Sur le constant qu’une fois ancrée, une première notation est difficile à bouger, Tarkett a fait appel à un conseil en notation : utile tant pour préparer les documents que pour faire des répétitions des rencontres à venir avec les analystes de agences. Ce monitorat a permis à Tarkett d’appréhender les points clés de l’interaction et des indicateurs de performance préférés des analystes, et enseigné au passage qu’il était possible d’infléchir la modélisation à travers un dialogue constructif. Sur le fond, les agences posent surtout des questions liées à l’activité (formation de l’Ebitda, de l’OCF, capacité de résilience aux chocs extérieurs, etc.) Pour conduire les discussions, le contrôleur de gestion du groupe et le CFO doivent avancer en tandem. L’exercice se rapproche de la communication actionnaires, mais en sensiblement plus approfondie.

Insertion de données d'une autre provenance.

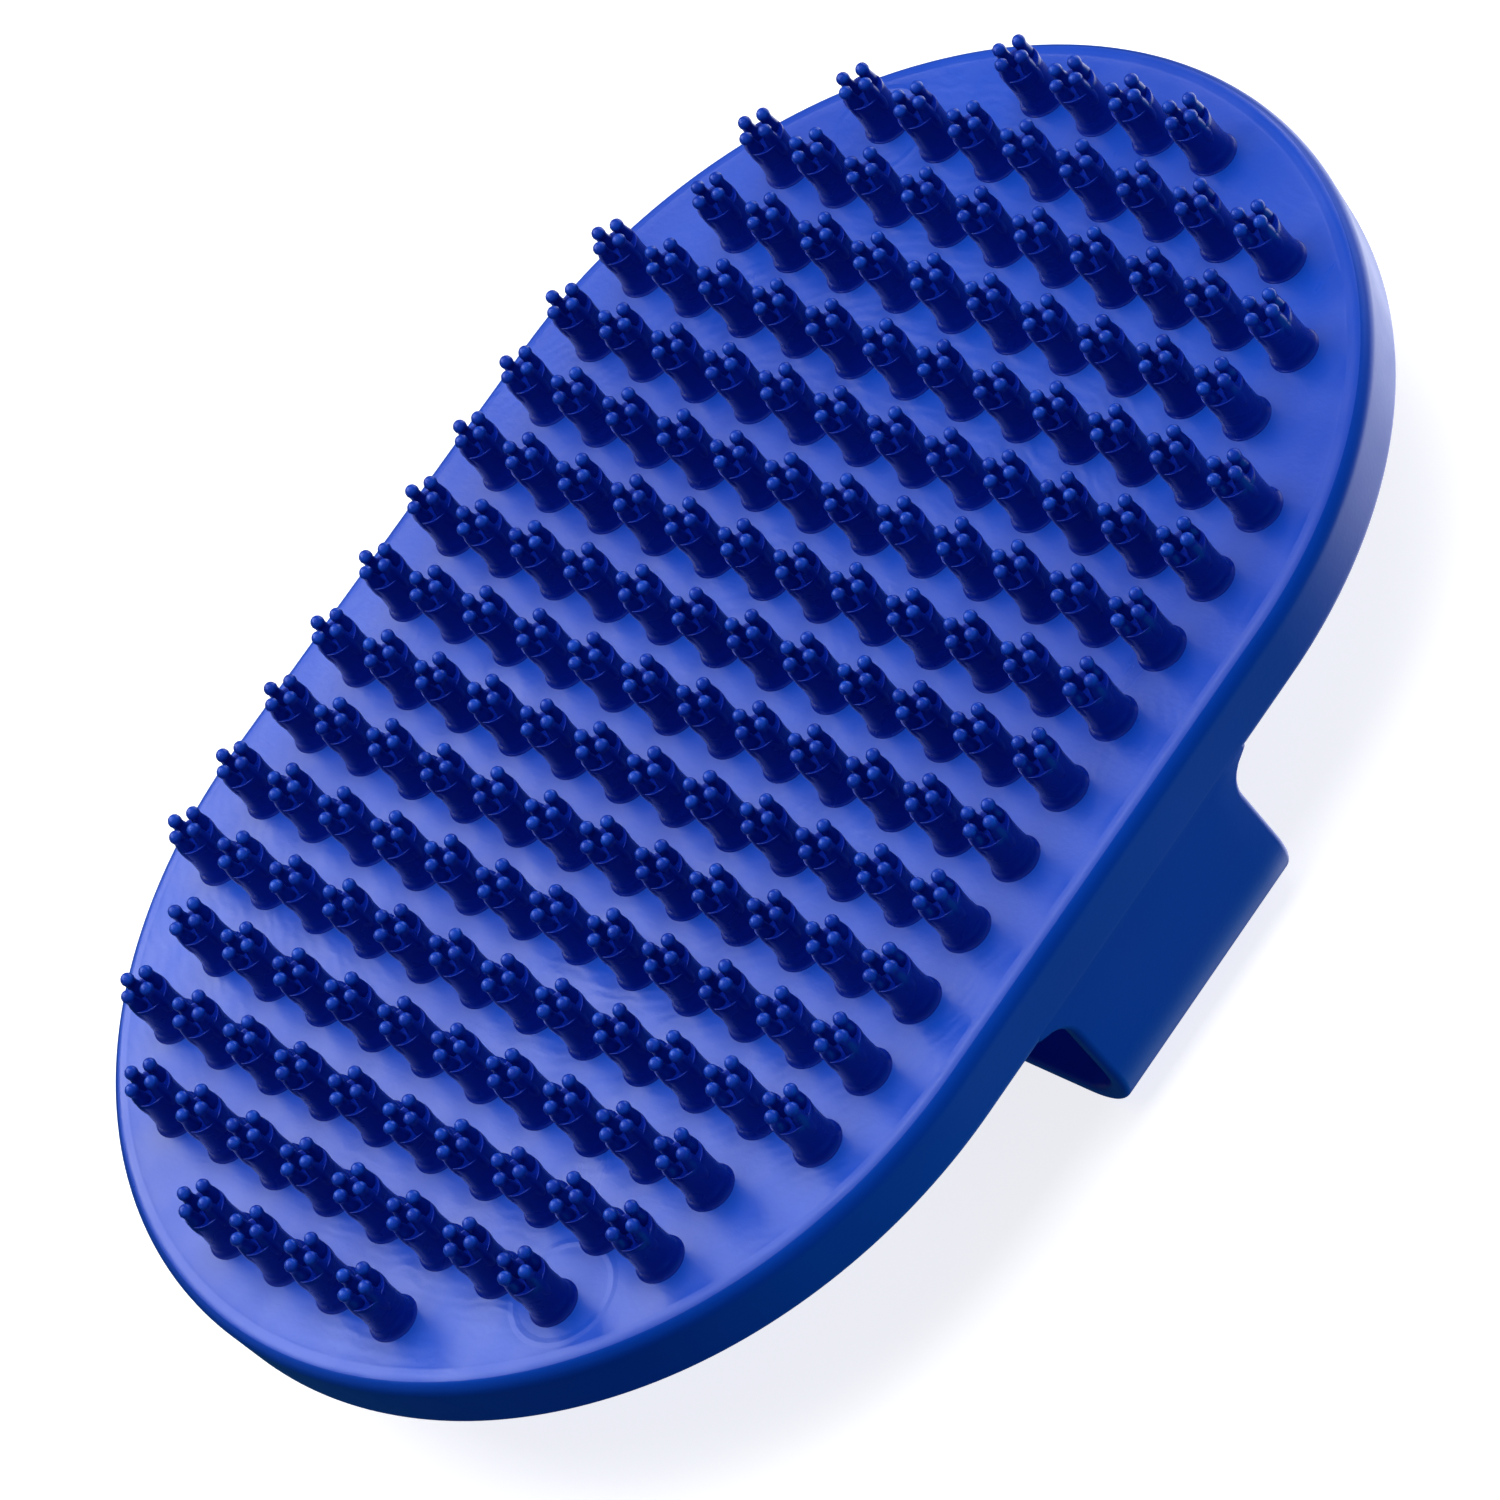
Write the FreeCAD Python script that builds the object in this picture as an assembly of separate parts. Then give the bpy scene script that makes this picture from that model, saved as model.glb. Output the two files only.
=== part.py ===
import FreeCAD, Part
import math
import os

# Rubber curry brush: an oval pad with a field of four-pronged teeth on one face
# and a palm strap that arches across the other face.
#
# Frame (millimetres): the brush lies on the flat crown of its strap, teeth up.
#   X  across the pad, the way the strap runs
#   Y  along the pad
#   Z  up, from the strap towards the tooth tips
# The origin is the middle of the strap's crown, on the surface it rests on.

V = FreeCAD.Vector
UP = V(0, 0, 1)

# Pad: two straight sides joined by half-round ends.
PAD_LENGTH = 128.3
PAD_WIDTH = 86.7
PAD_THICKNESS = 6.3
FACE_EDGE_RADIUS = 1.4        # soft round-over between the face and the side wall
SIDE_DRAFT = 0.3              # how much narrower each side is at the back than at the face
FACE_PLATE_THICKNESS = 3.0    # web that carries the teeth
RIM_WIDTH = 3.0               # skirt round the back, measured at the back edge

# Palm strap: two legs and a flat crown, one band of constant thickness.
STRAP_WIDTH = 23.0
STRAP_THICKNESS = 1.7
STRAP_DROP = 16.0             # from the back of the pad to the outside of the crown
STRAP_CORNER_RADIUS = 7.0     # outside radius between leg and crown
STRAP_INSET = 0.1             # leg's outer face, inwards from the pad's back edge
STRAP_ROOT_RADIUS = 3.0       # concave flare where a leg's edges meet the pad

# Tooth field: a rectangular grid, centred on the pad.
TOOTH_PITCH = 6.49            # along a row, in X
ROW_PITCH = 6.7               # from row to row, in Y
TEETH_IN_END_ROWS = [4, 8, 10, 10]    # first four rows, mirrored at the far end
TEETH_IN_FULL_ROW = 12
FULL_ROWS = 10

# One tooth: a flared foot, a waisted stem and four ball-tipped prongs.
FOOT_RADIUS = 2.12
FLARE_RADIUS = 1.93           # tooth's radius half way up the flare
FLARE_MIDDLE_HEIGHT = 0.3
STEM_ROOT_RADIUS = 1.86
FLARE_HEIGHT = 0.85
STEM_WAIST_RADIUS = 1.76
STEM_WAIST_HEIGHT = 2.4
STEM_TOP_RADIUS = 1.83
STEM_HEIGHT = 4.4             # floor of the cross-shaped gap between the prongs
SHANK_RADIUS = 0.53
TIP_RADIUS = 0.59
PRONG_OFFSET = 1.2            # prong axis from the tooth's axis
PRONG_COUNT = 4
TOOTH_HEIGHT = 6.4

# Levels, from the resting surface up.
BACK_Z = STRAP_DROP
PLATE_BACK_Z = BACK_Z + PAD_THICKNESS - FACE_PLATE_THICKNESS
FACE_Z = BACK_Z + PAD_THICKNESS


def pad_outline(inset, z):
    """Closed wire round the pad at height z, moved inwards by inset."""
    radius = PAD_WIDTH / 2 - inset
    straight = PAD_LENGTH / 2 - PAD_WIDTH / 2
    right_low = V(radius, -straight, z)
    right_high = V(radius, straight, z)
    left_low = V(-radius, -straight, z)
    left_high = V(-radius, straight, z)
    far_end = V(0, straight + radius, z)
    near_end = V(0, -straight - radius, z)
    edges = [
        Part.LineSegment(right_low, right_high).toShape(),
        Part.Arc(right_high, far_end, left_high).toShape(),
        Part.LineSegment(left_high, left_low).toShape(),
        Part.Arc(left_low, near_end, right_low).toShape(),
    ]
    return Part.Wire(edges)


def inset_at(z):
    """How far the drafted side wall stands in from the face outline at height z."""
    return SIDE_DRAFT * (FACE_Z - z) / PAD_THICKNESS


def pad_slab(low_z, high_z):
    """Solid slice of the drafted pad between two heights."""
    low = pad_outline(inset_at(low_z), low_z)
    high = pad_outline(inset_at(high_z), high_z)
    return Part.makeLoft([low, high], True, True)


def face_plate():
    """The web under the teeth, with the soft edge round its face."""
    slab = pad_slab(PLATE_BACK_Z, FACE_Z)
    face_edges = [
        edge for edge in slab.Edges
        if all(abs(vertex.Z - FACE_Z) < 1e-6 for vertex in edge.Vertexes)
    ]
    return slab.makeFillet(FACE_EDGE_RADIUS, face_edges)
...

En responsable avisé, Philippe Willion évalue depuis maintenant deux ans ses agences, ce qui lui a permis de mieux pointer les différences de méthodologie, d’approche, de staffing également, ainsi que de réactivité sur les changements de notation. Et tout ceci pour quoi ?

Tarkett, par sa notation dans la catégorie non-investissement, a désormais accès au compartiment de dette publique High Yield et son pendant en dette privée, le Term Loan B (TLB), qui est un type de prêts senior de long terme (5 à 8 ans), généralement in fine et sécurisés par un nantissement des titres de la maison-mère et de quelques filiales principales, et conçus pour être syndiqués auprès d’investisseurs institutionnels qui mettront le papier dans leurs fonds spécialisés dans les revenus de dette à fort effet de levier (CLO). Term Loans et High Yield sont utilisés dans les mêmes circonstances, et sont soit concurrents soit complémentaires, le type d’investisseurs étant un peu différent. Tarkett pourrait également accéder au marché des Margin Loans en mezzanine, mais se tient actuellement à l’écart en raison d’un coût moyen consolidé de la dette supérieur au TLB.